Of course, I realise I’ve written 500 words and not really outlined the plot, but it’s a simple one, and you can probably guess how it pans out given it’s about a woman who strays outside of her marriage: her husband discovers her secret life. What you won’t expect is how he deals with it, and how their relationship morphs into something else entirely, and the effect that has on both of them, making Adèle an intriguing portrait of a marriage before and after the outfall of its potential destruction.

The prose is also sharp and clear (it was translated from the French by Sam Taylor) using short but vivid sentences — “Paris is orange and deserted” — where not a word seems to be wasted. And the pacing is quick-fire and suspenseful.

This is a compulsively readable book; unnerving, disturbing, daring and erotic. But it’s also a psychologically rich novel, full of insights about the human condition, the quest to feel alive and loved, and the struggle to lead a happy life when so much around us — whether that be our family, our friends, our job — compete for our time and energy.

Author, Book review, Books in translation, Faber and Faber, Fiction, France, Leïla Slimani, Publisher, Setting

‘Lullaby’ by Leïla Slimani

Lullaby
The UK edition

Fiction – paperback; Faber and Faber; 224 pages; 2018. Translated from the French by Sam Taylor. Review copy courtesy of the publisher.

Leïla Slimani’s Lullaby won France’s most prestigious literary prize, the Prix Goncourt, in 2016. It is the kind of novel that will give anyone who has a nanny pause for thought, for it centres around a rather abhorrent crime carried out by a seemingly perfect au pair, catching everyone by surprise.

I’m going to be completely up front and say I didn’t much like this book, which is known as The Perfect Nanny in some territories.

As much as I love dark fiction — goodness knows I read a lot of it — this one didn’t sit right with me. It felt distasteful, shocking for the sake of being shocking, and I didn’t find it terribly convincing. I haven’t read any other reviews of it, but going by what the bookseller in Waterstone’s Piccadilly told me the other day, I’m not the only one who feels this way.

Be careful what you wish for

The story, which is set in modern-day Paris, opens in dramatic fashion: two young siblings, Adam and Mila, are murdered by their nanny. Their mother, Myriam, is in a state of shock — “that was what the paramedics said, what the police repeated, what the journalists wrote”.

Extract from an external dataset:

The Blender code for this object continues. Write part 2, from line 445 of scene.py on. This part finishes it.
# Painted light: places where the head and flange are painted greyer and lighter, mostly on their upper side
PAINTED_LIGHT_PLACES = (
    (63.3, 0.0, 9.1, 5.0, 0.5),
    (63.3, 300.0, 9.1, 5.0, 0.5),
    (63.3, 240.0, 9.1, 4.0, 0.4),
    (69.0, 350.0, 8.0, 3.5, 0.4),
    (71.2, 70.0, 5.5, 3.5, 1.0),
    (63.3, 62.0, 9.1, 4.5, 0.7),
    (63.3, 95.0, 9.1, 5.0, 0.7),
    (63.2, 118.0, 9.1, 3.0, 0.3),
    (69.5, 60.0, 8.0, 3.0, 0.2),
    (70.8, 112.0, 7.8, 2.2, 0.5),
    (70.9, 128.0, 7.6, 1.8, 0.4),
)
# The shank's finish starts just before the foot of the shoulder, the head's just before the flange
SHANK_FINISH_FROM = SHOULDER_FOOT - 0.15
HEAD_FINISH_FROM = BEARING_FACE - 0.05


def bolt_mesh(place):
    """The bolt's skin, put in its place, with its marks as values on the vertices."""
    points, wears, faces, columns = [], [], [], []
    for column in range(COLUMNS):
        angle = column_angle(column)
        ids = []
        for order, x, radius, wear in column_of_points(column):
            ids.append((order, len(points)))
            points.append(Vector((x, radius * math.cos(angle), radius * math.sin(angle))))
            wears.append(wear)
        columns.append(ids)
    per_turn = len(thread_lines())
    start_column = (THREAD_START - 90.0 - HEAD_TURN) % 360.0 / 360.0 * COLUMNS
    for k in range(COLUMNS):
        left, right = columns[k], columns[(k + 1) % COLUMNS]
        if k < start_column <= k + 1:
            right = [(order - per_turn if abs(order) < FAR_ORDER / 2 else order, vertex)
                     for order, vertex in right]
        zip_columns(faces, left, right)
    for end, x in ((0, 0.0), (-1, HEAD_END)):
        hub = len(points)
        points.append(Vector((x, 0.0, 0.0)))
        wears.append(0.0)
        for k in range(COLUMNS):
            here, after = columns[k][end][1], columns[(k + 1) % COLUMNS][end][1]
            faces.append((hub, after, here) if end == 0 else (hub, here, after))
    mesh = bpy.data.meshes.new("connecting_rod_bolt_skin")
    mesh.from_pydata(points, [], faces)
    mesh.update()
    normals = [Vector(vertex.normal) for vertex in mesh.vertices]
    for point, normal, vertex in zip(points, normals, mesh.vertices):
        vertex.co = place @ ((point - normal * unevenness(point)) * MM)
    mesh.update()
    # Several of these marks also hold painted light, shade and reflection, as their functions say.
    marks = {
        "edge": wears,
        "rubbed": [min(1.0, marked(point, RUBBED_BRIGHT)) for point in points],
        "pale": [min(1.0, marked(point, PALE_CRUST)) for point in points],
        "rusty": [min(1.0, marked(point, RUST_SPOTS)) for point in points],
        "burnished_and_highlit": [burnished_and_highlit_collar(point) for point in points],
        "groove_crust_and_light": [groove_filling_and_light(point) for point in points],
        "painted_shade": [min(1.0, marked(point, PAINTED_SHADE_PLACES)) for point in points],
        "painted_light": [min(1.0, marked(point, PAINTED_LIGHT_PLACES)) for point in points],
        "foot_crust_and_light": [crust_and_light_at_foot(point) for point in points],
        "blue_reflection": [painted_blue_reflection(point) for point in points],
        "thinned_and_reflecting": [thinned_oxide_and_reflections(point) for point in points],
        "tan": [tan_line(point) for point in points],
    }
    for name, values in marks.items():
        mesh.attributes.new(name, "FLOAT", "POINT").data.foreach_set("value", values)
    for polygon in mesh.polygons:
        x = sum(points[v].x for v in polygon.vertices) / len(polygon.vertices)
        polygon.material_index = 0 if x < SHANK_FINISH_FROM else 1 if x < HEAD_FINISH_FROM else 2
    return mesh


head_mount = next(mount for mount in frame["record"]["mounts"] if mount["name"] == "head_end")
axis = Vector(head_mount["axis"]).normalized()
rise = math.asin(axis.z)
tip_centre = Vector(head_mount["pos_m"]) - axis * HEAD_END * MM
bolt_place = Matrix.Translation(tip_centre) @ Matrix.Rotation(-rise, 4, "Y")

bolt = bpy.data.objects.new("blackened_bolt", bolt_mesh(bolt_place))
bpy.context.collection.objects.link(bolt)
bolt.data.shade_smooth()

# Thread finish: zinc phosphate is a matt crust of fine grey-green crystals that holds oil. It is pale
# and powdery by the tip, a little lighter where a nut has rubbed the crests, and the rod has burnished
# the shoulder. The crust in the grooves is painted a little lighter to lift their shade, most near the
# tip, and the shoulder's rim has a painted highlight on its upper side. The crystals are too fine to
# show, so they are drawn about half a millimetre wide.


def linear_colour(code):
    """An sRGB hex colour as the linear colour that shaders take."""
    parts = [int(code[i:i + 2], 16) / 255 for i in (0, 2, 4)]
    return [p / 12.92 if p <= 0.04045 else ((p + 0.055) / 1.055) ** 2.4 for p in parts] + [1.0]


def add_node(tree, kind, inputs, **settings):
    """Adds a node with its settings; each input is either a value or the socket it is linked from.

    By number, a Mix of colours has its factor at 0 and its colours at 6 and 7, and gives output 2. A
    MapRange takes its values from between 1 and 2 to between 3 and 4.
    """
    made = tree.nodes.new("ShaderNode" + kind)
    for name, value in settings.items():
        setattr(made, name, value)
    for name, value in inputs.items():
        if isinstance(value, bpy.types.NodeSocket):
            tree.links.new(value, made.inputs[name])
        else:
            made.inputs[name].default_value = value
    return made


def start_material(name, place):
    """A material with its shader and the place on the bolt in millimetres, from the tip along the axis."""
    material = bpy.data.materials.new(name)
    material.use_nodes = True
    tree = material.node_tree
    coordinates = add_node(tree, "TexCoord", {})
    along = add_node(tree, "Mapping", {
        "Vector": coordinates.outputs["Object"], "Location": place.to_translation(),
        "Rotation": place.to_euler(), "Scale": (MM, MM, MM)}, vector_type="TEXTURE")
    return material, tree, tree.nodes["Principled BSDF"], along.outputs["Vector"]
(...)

The story then spools back to Myriam and her husband’s search for someone to look after their two children so that Myriam can return to work as a lawyer. This isn’t a decision they take lightly. Indeed, Myriam’s husband Paul is a bit put out that she would want to return to work at all. But they carry out thorough checks (“no illegal immigrants […] not too old, no veils and no smokers”) and then give the job to Louise, an older woman who has a grown up daughter of her own and an air of self-assurance.

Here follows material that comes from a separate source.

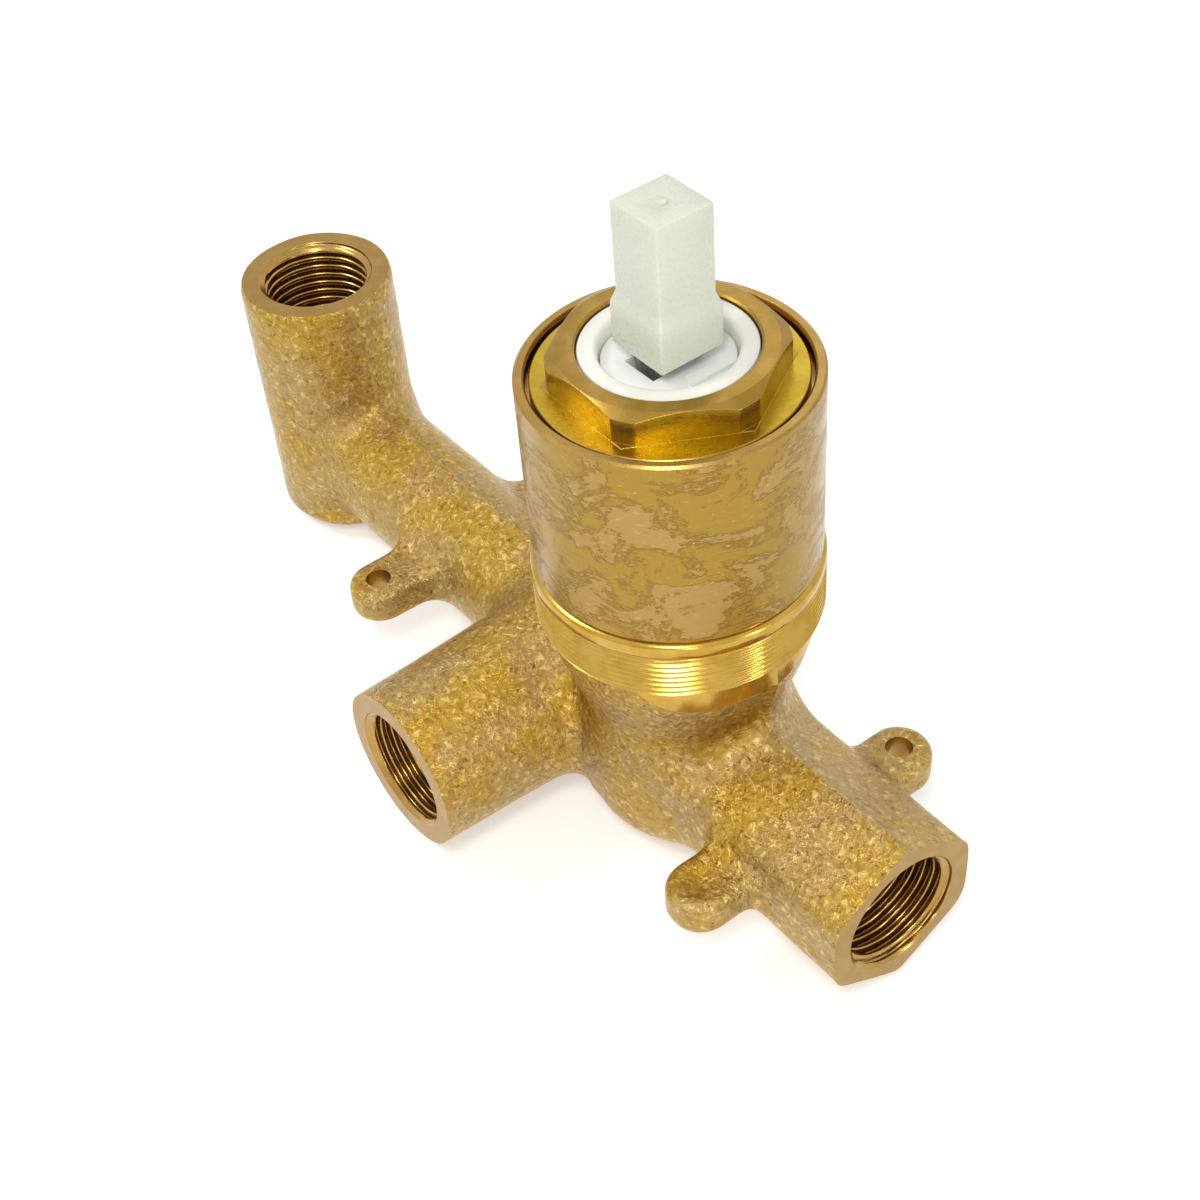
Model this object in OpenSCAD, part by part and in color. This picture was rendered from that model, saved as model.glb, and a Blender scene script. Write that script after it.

When she describes that first interview, Myriam loves to say that it was instantly obvious. Like love at first sight. […] Paul and Myriam are charmed by Louise, by her smooth features, her open smile, her lips that do not tremble. She appears imperturbable. She looks like a woman able to understand and forgive everything. Her face is like a peaceful sea, its depths suspected by no-one.

The North America / Australia cover: notice the different title

The perfect nanny

Once hired, Louise turns out to be the perfect nanny. She makes herself indispensable by not only looking after the children who adore her, but by going above and beyond her role to run the household efficiently, keeping the apartment looking immaculate, doing the grocery shopping, hosting extravagant dinner parties and staying late without complaint. She quickly becomes a vital part of family life.

But the relationship is one-sided. Not that Myriam or Paul ever recognise this. Neither of them takes the time to find out about Louise’s own home life, which is lonely and troubled. It’s only when the taxman comes hunting for her that the cracks begin to appear in a carefully maintained facade.

You know the saying, “if it’s too good to be true, it probably is”? I can’t help thinking that if Myriam and Paul had taken heed of that instead of selfishly taking Louise for granted, then the abhorrent murder that robs them of their children would never had occurred.

If nothing else, this novel is a dire warning about middle-class complacency, about wanting to have it all and not being prepared to see that everything comes at a cost.

As for the crime at the heart of this novel, I still can’t understand the point of it: did Louise just go mad or did she deliberately destroy Myriam’s most precious “possessions” to make a point that you should never take your children for granted? Or perhaps she just hated those kids and had been pretending she loved them all along? Book groups the world over will have a field day with this one!